In my mind the way out always came from someplace outside of myself.  I would think that if I found a religion that didn’t celebrate Christmas that would be an excuse not to have to go.  Or if I became involved with an art movement that monopolized my time I could dedicate myself to that, another good excuse.

But that would just be leaving one system for another.  What I really wanted was my freedom.

And to get that I’d have to take responsibility for my life and my decisions.  There was no guru or god to follow.  I had to look inside myself.  But I got help too.    I continue to find people who know and understand me and what I’m trying to do.  So I have support, but I’m still often filled with doubts and trying to let go of obligation, guilt, anger and fear.

But there came a point a couple of years ago where there was no turning back.    No matter how deep the guilt and fear, the idea of going back was even worse than what I was feeling.  And  along with all that, my life started to become what I’d always dreamed it could be.

I am fulfilled in a way I’d never experienced before.  In a way I couldn’t even imagine.  And  I’m  just beginning to be more comfortable with my relationship with my family too. It’s about being satisfied without compromising so much that I lose my sense of self.

I think my new friends  have helped me to see there comes a point where the inner turmoil that goes along with leaving family and making your own life, dissipates.  And it’s comforting to meet other people who have been on the same path and come through it whole and happy. Maybe that’s why we met and are becoming friends now.

Because, after all these years,  I too am getting closer to that place where I truly believe I have the right to live my own life, not the one expected of me.



10 thoughts on “Family: Living My Life

  1. Brilliantly put and executed. I found my way back to family, but still am caught up in that ‘rituals’ and unspoken rules. Think I may separate again, broke a couple rules this Christmas. It’s exhausting on so many levels.

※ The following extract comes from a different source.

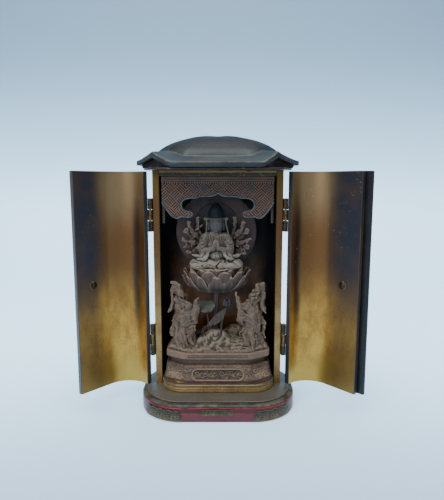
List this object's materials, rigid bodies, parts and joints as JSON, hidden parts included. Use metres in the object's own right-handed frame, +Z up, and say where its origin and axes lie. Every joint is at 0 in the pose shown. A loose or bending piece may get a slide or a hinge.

  2. Maria, I didn’t think I was going to read this whole post, but couldn’t stop. Because it’s exactly the way I have been feeling for several years now. My mother and step father moved up here to be close to me and my family. My brother and sister were in Colorado at the time. So we did all the holidays at their house or mine. Every single birthday. Sunday dinners even. And I started really dreading another birthday. Or Christmas. Or even Christmas eve “breakfast” at mom’s. Then my step dad died almost 3 years ago. We stopped having so many birthday celebrations. But kept up all the rest. I just feel like I need to do all this, for my mom. For my grand kids. When I am just miserable inside. I don’t want to have to go and go and go some more, just to make my mom happy. Or to make “happy” memories for my poor grand kids. I really don’t want to do this anymore. But feel guilty if I don’t. I guess I just need to figure it all out, like you did. For myself. Because I am tired of feeling so miserable about certain times of the year. It’s not right. It’s just so confusing. So thank you for your post today. I needed to see it.

    1. AS I said to Janet, Kris, it seems so many people have similar feelings. I hope you find a way to make it work for you. Thanks for your message, it makes me feel good to know my writing matters.

  3. Hi Maria, you expressed so well what has been a huge struggle for me and which continues to worm its way into my feelings about myself and the choices I make. My mother, who is 90, reads my blog on Facebook,so I don’t talk openly in my blog about the toll that dysfunctional family relationships has taken on me. She’s been surprisingly supportive, rather than judgemental, about what I’ve shared on my blog. I’m consciously trying not to let her readership inhibit what I post on my blog; at the same time, I don’t want to hurt her feelings unneccesarily.

    1. I find it hard to balance the writing with not wanting to hurt feelings. I imagine many people do. Jon often talks about it being one of the things that hold writers back. I’m finding that there’s a way to write about these things that is honest so even if it’s painful it’s still my truth. That said I know my mother doesn’t read my blog. But it’s part of the process that I was writing about, being able to say what I feel. And I’m finding out that there are so many other people who experience something similar.

  4. As you’re finding out there’s an awful lot of us who’ve gone through this. I think the lucky ones are the ones who mainly accomplish this in adolescence or have good enough families that the process is not so painful. Then there are those of us who thought our families were perfect (it’s apparently almost hard wired into the human child to believe only good about their parents as through evolution that was the best way to survive, even though said parents may have been dysfunctional or abusive). Then, as you’ve pointed out, theres a long struggle to conform to the family because of course they are fine and it’s you that’s not!
    Then the realization that maybe there could be something wrong with how the family operates. And you’re starting to learn the rest. I’m just a little bit ahead of you because I got hit upside the head with a physical and emotional collapse, which was a cover for eventual healing in my 40s. It does get easier and better as you’re finding out, but it doesn’t seem to get “unhard”, easier but still at least a little hard. Unless maybe I just haven’t reached that point yet?
    Thank you for sharing…the best is yet to be!